06/01/2023
Avouez qu’il y a d’horribles injustices dans ce monde. Mais portez-vous bien ... jouissez d’une vie heureuse : peu de gens en sont là
... Songez à ce "pauvre" duc [sic] et sa Megan qui en sont au stade d'exposer leurs minables affaires de famille pour un matelas de dollars . By Jove ! qu'on les ridiculise (encore plus qu'ils ne le font eux-mêmes, si c'est possible ) et qu'on les oublie à jamais .
« A Charles-Augustin Ferriol, comte d'Argental
20 Juin 1767.
Mon cher ange se trouve-t-il mieux de son régime ? peut-on avoir une humeur dartreuse, et avoir l’humeur si douce ? Donnez-moi votre secret, car je suis insupportable quand je souffre. Je me tapis dans ma cellule, j’y suis inaccessible ; je ne vois ni les frères de mon couvent ni nos commandants, ni nos inspecteurs, ni les officiers, hauts de six pieds, qui viennent remplir mon château, que j’avais bâti pour vivre en retraite.
Je me flatte que vous avez bien voulu instruire M. de Thibouville et Lekain des articles qui étaient pour eux dans ma précédente lettre.
J’avais pris la liberté de vous adresser, il y a environ un mois, une lettre pour M. de Belloy, dans laquelle il y avait de petits vers en réponse à une belle et longue épître dont il m’avait gratifié.
On m’apprend qu’il a fourré une lettre de moi dans le Mercure ; je ne sais si c’est celle dont je vous parle. Mais pourquoi imprimer les lettres de ses amis ? est-ce qu’on écrit au public, quand on fait des réponses inutiles à des lettres qui ne sont que des compliments ?
M. de Chabanon refait son Eudoxie pour la troisième fois, et notre petit La Harpe commence une pièce nouvelle, après en avoir fait une autre à moitié. Vous voyez qu’une tragédie n’est pas aisée à faire. On a représenté Sémiramis sur mon théâtre, et elle a été très bien jouée. J’avais perdu de vue cet ouvrage ; il m’a fait sentir que Les Scythes sont un peu ginguets, en comparaison.
Cependant j’ai toujours du faible pour Les Scythes, et je vous les recommande pour Fontainebleau.
J’élève un acteur de province qui a de la figure, de la noblesse et de l’âme ; quand je lui aurai bien fait dégorger le ton provincial, je vous l’enverrai. Nous verrons enfin si on pourra vous fournir un acteur supportable.

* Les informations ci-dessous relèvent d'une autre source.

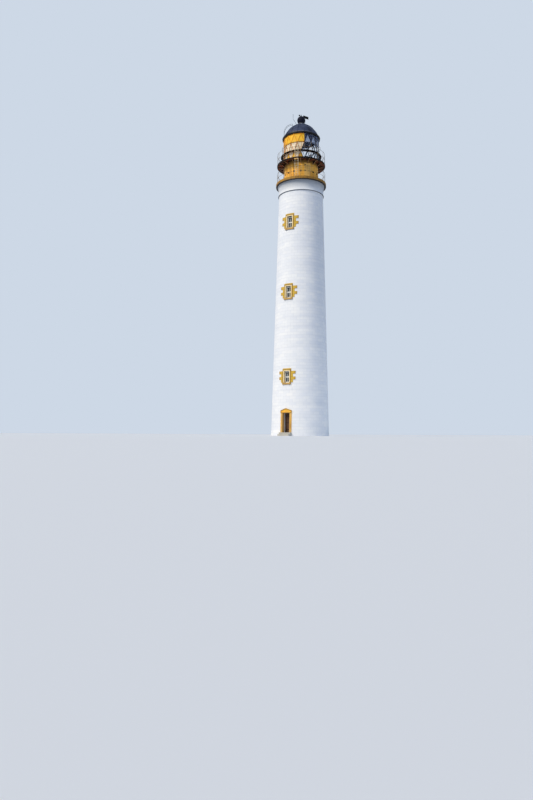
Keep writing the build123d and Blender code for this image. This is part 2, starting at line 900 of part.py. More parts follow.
def make_vane(hub_level):
    """Wind vane that turns on the spindle: arrow and tail plate on one rod through a hub."""
    rod_level = hub_level + vane_rod_rise
    turn = Rot(0, 0, vane_bearing)
    bore = spindle_radius + turning_clearance
    head_start = vane_nose_reach - vane_head_length
    arrow = band(0, vane_hub_radius, hub_level, hub_level + vane_hub_height)
    arrow += towards_front(vane_rod_radius, -vane_tail_start, head_start, rod_level)
    point = Cone(vane_head_radius, 0, vane_head_length)
    arrow += Pos(0, -head_start - vane_head_length / 2, rod_level) * Rot(90, 0, 0) * point
    arrow -= band(0, bore, hub_level, hub_level + vane_hub_height)
    save("vane_arrow", turn * arrow)
    tail = Pos(0, (vane_tail_start + vane_tail_reach) / 2, rod_level)
    plate = Box(vane_tail_thickness, vane_tail_reach - vane_tail_start, vane_tail_height)
    save("vane_tail", turn * tail * plate)


def dome_clear():
    """The dome's outside as a full solid, grown by the seat gap, that feet are cut back to."""
    centre = Pos(*dome_curve_centre())
    size = 2 * dome_base_radius
    window = Pos(0, dome_level) * Rectangle(size, size, align=(Align.MIN, Align.MIN))
    return swung(centre * Circle(dome_curve_radius + seat_gap) & window)


def round_bar(path, radius):
    """A bar of round section that follows a path."""
    return sweep(Plane(origin=path @ 0, z_dir=path % 0) * Circle(radius), path=path)


def make_lightning_rod():
    """Bent rod with a small ball, standing on the dome beside the ventilator."""
    top = dome_crown_level + rod_rise
    path = FilletPolyline(
        (rod_foot_distance, dome_height(rod_foot_distance) - 2 * rod_radius),
        (rod_knee_distance, dome_crown_level + rod_knee_rise),
        (rod_upright_distance, dome_crown_level + rod_upright_rise),
        (rod_upright_distance, top),
        radius=rod_bend_radius,
    )
    rod = round_bar(meridian * path, rod_radius) - dome_clear()
    rod += Pos(0, -rod_upright_distance, top) * Sphere(rod_ball_radius)
    save("lightning_rod", Rot(0, 0, rod_bearing) * rod)


def make_access_ladder():
    """Straight ladder from the main gallery, through the hatch and past the catwalk."""
    top = catwalk_level + ladder_rise
    height = top - gallery_level
    offset = ladder_width / 2
    ladder = Part()
    for side in (-1, 1):
        foot = Pos(side * offset, -ladder_distance, gallery_level + height / 2)
        ladder += foot * Cylinder(ladder_stile_radius, height)
    level = gallery_level + ladder_rung_pitch
    while level < top:
        rung = Pos(0, -ladder_distance, level) * Rot(0, 90, 0)
        ladder += rung * Cylinder(ladder_rung_radius, ladder_width)
        level += ladder_rung_pitch
    save("access_ladder", Rot(0, 0, ladder_bearing) * ladder)


def make_dome_ladder():
    """Ladder bowed over the eave, with its feet on the foot and on the crown of the dome."""
    inner = dome_ladder_foot_distance - dome_ladder_turn_radius
    crown = dome_height(inner) + dome_ladder_standoff
    turn_level = crown - dome_ladder_turn_radius
    sunk = 2 * dome_ladder_stile_radius
    foot = (dome_ladder_foot_distance, dome_height(dome_ladder_foot_distance) - sunk)
    upright = Line(foot, (dome_ladder_foot_distance, turn_level))
    bow = RadiusArc(upright @ 1, (inner, crown), -dome_ladder_turn_radius)
    route = meridian * (upright + bow)
    leg_length = dome_ladder_standoff + sunk
    stile = round_bar(route, dome_ladder_stile_radius)
    stile += Pos(0, -inner, crown - leg_length / 2) * Cylinder(dome_ladder_stile_radius, leg_length)
    offset = dome_ladder_width / 2
    bowed = Pos(-offset, 0, 0) * stile + Pos(offset, 0, 0) * stile
    rungs = int(route.length / dome_ladder_rung_pitch)
    for number in range(1, rungs + 1):
        spot = route @ (number * dome_ladder_rung_pitch / route.length)
        bowed += Pos(*spot) * Rot(0, 90, 0) * Cylinder(dome_ladder_rung_radius, dome_ladder_width)
    save("dome_ladder", Rot(0, 0, dome_ladder_bearing) * (bowed - dome_clear()))


os.makedirs("parts", exist_ok=True)
make_walls()
make_entrance()
make_windows()
make_floors()
make_gallery_courses()
make_drum()
make_lantern_gallery()
make_railings()
make_glazing()
make_catwalk()
make_dome()
make_ventilator()
make_lightning_rod()
make_access_ladder()
make_dome_ladder()
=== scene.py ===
import math

import bmesh
import bpy
from mathutils import Matrix, Vector


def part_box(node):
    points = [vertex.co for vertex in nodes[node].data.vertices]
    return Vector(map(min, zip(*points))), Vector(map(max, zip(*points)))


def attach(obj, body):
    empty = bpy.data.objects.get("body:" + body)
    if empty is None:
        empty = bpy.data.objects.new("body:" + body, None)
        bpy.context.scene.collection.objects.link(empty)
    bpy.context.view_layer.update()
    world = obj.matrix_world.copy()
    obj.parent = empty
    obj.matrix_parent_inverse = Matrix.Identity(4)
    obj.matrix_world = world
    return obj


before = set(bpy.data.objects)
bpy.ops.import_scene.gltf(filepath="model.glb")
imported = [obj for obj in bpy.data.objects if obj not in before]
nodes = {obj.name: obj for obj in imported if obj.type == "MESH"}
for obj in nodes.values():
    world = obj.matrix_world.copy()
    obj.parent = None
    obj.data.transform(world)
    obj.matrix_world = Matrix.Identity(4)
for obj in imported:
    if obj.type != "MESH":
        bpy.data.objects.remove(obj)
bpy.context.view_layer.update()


# The shaft
# Squared stone laid in level courses and limewashed white. The string course and the hollow
# cavetto under the gallery are washed the same. A slate-grey band on the string course is painted
# shadow, the upper cavetto is painted darker as the cornice's shadow, and undersides as shade.
course_rise = 0.34
stones_round_tower = 26
string_low, string_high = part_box("string_course")
string_proud = 0.045
string_shadow_low = string_low.z + 0.0005
string_shadow_high = string_low.z + 0.4116 * (string_high.z - string_low.z)
cavetto_shadow_height = 0.85


def reach(name, above=0.0):
    """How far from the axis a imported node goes, above a level."""
    corners = [vertex.co for vertex in nodes[name].data.vertices]
    return max(math.hypot(corner.x, corner.y) for corner in corners if corner.z >= above)


shaft_base_radius = reach("back_wall")
shaft_head_radius = reach("back_wall", string_low.z - 0.01)


def tint(red, green, blue):
    """A paint colour, given as it looks on a screen, for a shader."""
    return (*(((channel / 255 + 0.055) / 1.055) ** 2.4 for channel in (red, green, blue)), 1)


def give(socket, value):
    """Links an input to another node's output, or sets it to a plain value."""
    if isinstance(value, bpy.types.NodeSocket):
        socket.id_data.links.new(value, socket)
    else:
        socket.default_value = value


def put(tree, kind, inputs=None, **settings):
    """Adds a node with its settings and inputs, and gives back its outputs."""
    node = tree.nodes.new(kind)
    for name, value in settings.items():
        setattr(node, name, value)
    for socket, value in (inputs or {}).items():
        give(node.inputs[socket], value)
    return node.outputs


class Finish:
    """A material in the making: its nodes, its shader and the place on the object."""

    def __init__(self, name):
        self.material = bpy.data.materials.new(name)
        self.material.use_nodes = True
        self.tree = self.material.node_tree
        self.shader = self.tree.nodes["Principled BSDF"]
        self.point = self.add("TexCoord")["Object"]
        self.east, self.north, self.height = self.add("SeparateXYZ", {0: self.point})
        self.bump = None

    def add(self, kind, inputs=None, **settings):
        return put(self.tree, "ShaderNode" + kind, inputs, **settings)

    def calc(self, operation, first, second=0.0):
        return self.add("Math", {0: first, 1: second}, operation=operation)[0]

    def ramp(self, value, low, high, start=0.0, end=1.0):
        """Goes from start to end while a value goes from low to high."""
        inputs = {"Value": value, "From Min": low, "From Max": high, "To Min": start, "To Max": end}
        return self.add("MapRange", inputs)[0]

    def noise(self, scale, squeeze=1.0, detail=4.0):
        """Noise of a scale, drawn out in height where the squeeze is under one."""
        spot = self.add("Mapping", {"Vector": self.point, "Scale": (1, 1, squeeze)})[0]
        return self.add("TexNoise", {"Vector": spot, "Scale": scale, "Detail": detail})[0]

    def cloud(self, scale, low, high, squeeze=1.0, detail=6.0):
        """Soft patches: nought where the noise is below low, and one above high."""
        return self.ramp(self.noise(scale, squeeze, detail), low, high)

    def mix(self, share, first, second):
        return self.add("Mix", {0: share, 6: first, 7: second}, data_type="RGBA")[2]

    def coats(self, shade, *coats):
        """Lays colours over a shade, each where its mask says, no thicker than its share."""
        for mask, share, colour in coats:
            shade = self.mix(self.calc("MULTIPLY", mask, share), shade, colour)
        return shade

    def bearing(self):
        """The bearing of the place round the axis, from the front."""
        return self.calc("ARCTAN2", self.east, self.calc("MULTIPLY", self.north, -1.0))

    def from_axis(self):
        squares = [self.calc("MULTIPLY", way, way) for way in (self.east, self.north)]
        return self.calc("SQRT", self.calc("ADD", *squares))

    def proud(self):
        """How far the place stands out from the tapering face of the shaft."""
        face = self.ramp(self.height, 0.0, string_low.z, shaft_base_radius, shaft_head_radius)
        return self.calc("SUBTRACT", self.from_axis(), face)

    def looks_up(self):
        """One where a face looks up, nought on a wall, minus one on an underside."""
        normal = self.add("NewGeometry")["Normal"]
        return self.add("SeparateXYZ", {0: normal})[2]

    def underside_shade_mask(self):
        """One on undersides, nought on walls and tops: where shade is painted."""
        return self.ramp(self.looks_up(), -0.3, -0.75)

    def emboss(self, height, distance, strength=1.0):
        inputs = {"Height": height, "Distance": distance, "Strength": strength}
        if self.bump:
            inputs["Normal"] = self.bump
        self.bump = self.add("Bump", inputs)[0]

    def done(self, colour, roughness, gloss=0.5, **others):
        """The finished material. Gloss is its specular level, and others are named sockets."""
        sockets = {"Base Color": colour, "Roughness": roughness, "Specular IOR Level": gloss, **others}
        if self.bump:
            sockets["Normal"] = self.bump
        for name, value in sockets.items():
            give(self.shader.inputs[name], value)
        return self.material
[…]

Je ne sais si vous avez entendu parler d’un livre composé par un barbare, intitulé Supplément à la Philosophie de l’Histoire. L’auteur n’est ni poli ni gai ; il est hérissé de grec ; sa science n’est pas à l’usage du beau monde et des belles dames. Il m’appelle Capanée 1, quoique je n’aie jamais été au siège de Thèbes. Il voudrait me faire passer pour un impie ; voyez la malice ! On donne des privilèges à ces livres-là, et les réponses ne sont pas permises. Avouez qu’il y a d’horribles injustices dans ce monde. Mais portez-vous bien, vous et madame d’Argental ; conservez-moi vos bontés ; jouissez d’une vie heureuse : peu de gens en sont là. »
1 L’un des sept chefs qui assiégèrent Thèbes. Il fut foudroyé à cause de ses blasphèmes. (G.Avenel.)